◆ **DATA PROVIDED**
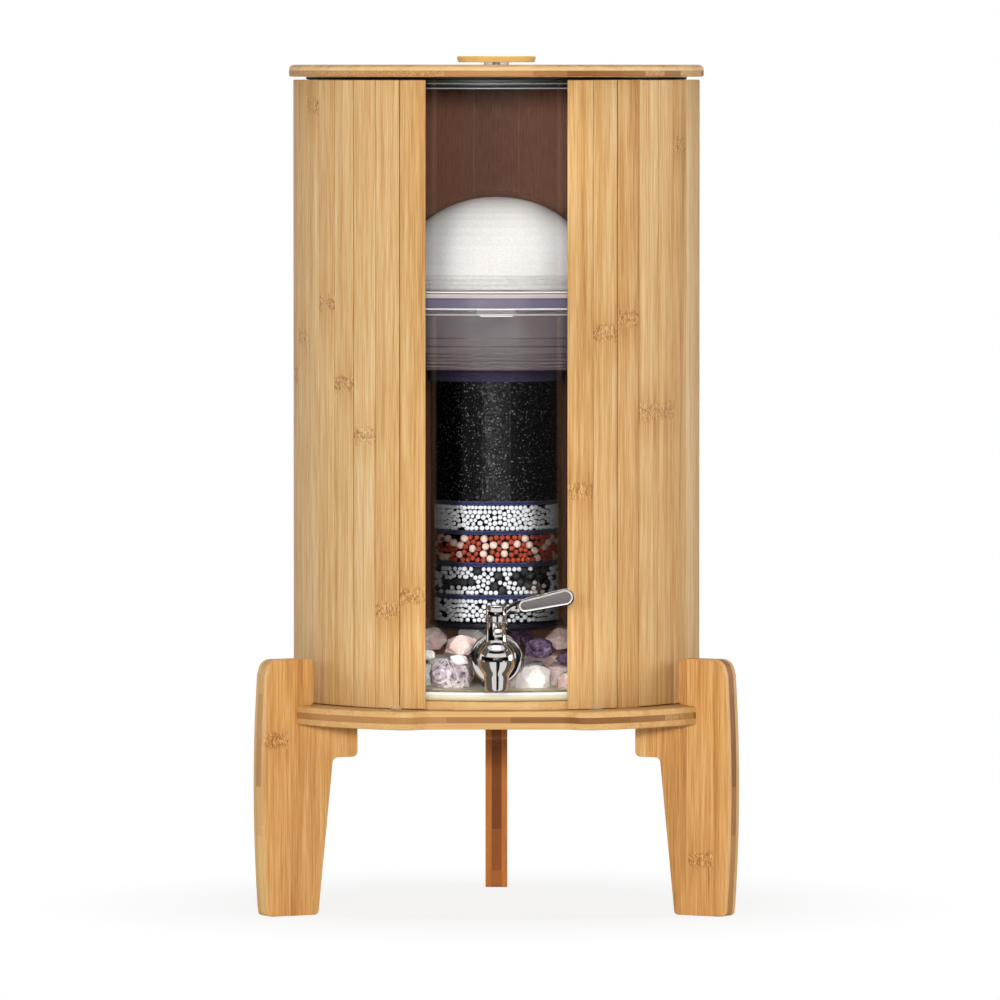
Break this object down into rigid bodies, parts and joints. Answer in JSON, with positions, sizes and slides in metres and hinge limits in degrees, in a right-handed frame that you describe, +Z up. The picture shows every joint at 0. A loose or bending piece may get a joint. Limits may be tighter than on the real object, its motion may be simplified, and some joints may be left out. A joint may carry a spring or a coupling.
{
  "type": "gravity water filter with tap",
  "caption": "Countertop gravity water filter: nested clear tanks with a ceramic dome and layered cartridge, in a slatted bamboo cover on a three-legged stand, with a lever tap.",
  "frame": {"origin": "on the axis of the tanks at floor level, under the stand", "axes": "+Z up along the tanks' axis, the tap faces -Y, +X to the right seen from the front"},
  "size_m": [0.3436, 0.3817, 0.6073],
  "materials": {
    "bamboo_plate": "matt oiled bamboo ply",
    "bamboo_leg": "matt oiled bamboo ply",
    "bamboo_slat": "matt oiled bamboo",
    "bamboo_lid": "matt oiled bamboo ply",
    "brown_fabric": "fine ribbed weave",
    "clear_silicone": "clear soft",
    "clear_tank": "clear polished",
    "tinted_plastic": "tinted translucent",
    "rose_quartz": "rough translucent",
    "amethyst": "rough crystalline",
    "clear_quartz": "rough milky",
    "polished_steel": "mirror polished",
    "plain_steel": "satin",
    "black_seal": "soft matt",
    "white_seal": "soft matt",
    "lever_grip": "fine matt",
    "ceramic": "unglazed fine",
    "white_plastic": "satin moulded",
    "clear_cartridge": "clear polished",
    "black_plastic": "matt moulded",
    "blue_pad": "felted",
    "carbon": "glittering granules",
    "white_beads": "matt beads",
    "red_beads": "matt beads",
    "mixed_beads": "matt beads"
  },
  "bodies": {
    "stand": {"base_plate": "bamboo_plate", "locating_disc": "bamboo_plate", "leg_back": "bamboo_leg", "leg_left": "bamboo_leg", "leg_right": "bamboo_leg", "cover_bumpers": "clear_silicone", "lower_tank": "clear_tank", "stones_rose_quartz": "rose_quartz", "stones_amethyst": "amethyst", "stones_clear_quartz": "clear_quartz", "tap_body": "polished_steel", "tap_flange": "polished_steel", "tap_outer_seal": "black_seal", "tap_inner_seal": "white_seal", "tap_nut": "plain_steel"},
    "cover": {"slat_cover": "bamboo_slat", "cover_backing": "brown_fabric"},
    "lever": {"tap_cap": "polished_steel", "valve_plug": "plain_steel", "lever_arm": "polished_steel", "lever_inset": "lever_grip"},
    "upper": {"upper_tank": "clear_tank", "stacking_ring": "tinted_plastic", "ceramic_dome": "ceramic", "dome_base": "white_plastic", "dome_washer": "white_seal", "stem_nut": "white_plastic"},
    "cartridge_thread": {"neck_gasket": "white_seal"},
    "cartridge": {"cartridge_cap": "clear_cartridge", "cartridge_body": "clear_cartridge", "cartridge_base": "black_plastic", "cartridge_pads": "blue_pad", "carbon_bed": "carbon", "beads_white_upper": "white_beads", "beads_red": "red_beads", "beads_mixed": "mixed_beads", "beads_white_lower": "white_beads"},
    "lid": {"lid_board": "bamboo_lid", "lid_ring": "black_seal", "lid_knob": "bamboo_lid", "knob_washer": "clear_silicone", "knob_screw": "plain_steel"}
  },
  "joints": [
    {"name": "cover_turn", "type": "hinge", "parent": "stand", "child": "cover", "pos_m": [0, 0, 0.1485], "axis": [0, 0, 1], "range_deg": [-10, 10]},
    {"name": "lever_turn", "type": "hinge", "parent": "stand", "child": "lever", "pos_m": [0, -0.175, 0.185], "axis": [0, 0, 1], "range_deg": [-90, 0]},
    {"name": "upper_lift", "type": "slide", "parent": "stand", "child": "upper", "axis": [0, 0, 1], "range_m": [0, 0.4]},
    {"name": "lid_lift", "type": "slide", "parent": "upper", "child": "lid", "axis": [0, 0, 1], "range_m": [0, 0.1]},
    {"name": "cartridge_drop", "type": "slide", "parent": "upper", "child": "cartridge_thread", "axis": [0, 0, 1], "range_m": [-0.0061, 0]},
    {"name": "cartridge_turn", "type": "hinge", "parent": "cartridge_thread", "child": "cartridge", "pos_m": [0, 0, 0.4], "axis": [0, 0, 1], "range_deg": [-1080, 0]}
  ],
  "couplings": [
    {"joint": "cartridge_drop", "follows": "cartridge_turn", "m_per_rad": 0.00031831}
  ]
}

◆ **TASK BRIEF**
Write out each line of the data that holds the string "bodies".

◆ **IN RESPONSE**
Break this object down into rigid bodies, parts and joints. Answer in JSON, with positions, sizes and slides in metres and hinge limits in degrees, in a right-handed frame that you describe, +Z up. The picture shows every joint at 0. A loose or bending piece may get a joint. Limits may be tighter than on the real object, its motion may be simplified, and some joints may be left out. A joint may carry a spring or a coupling.
  "bodies": {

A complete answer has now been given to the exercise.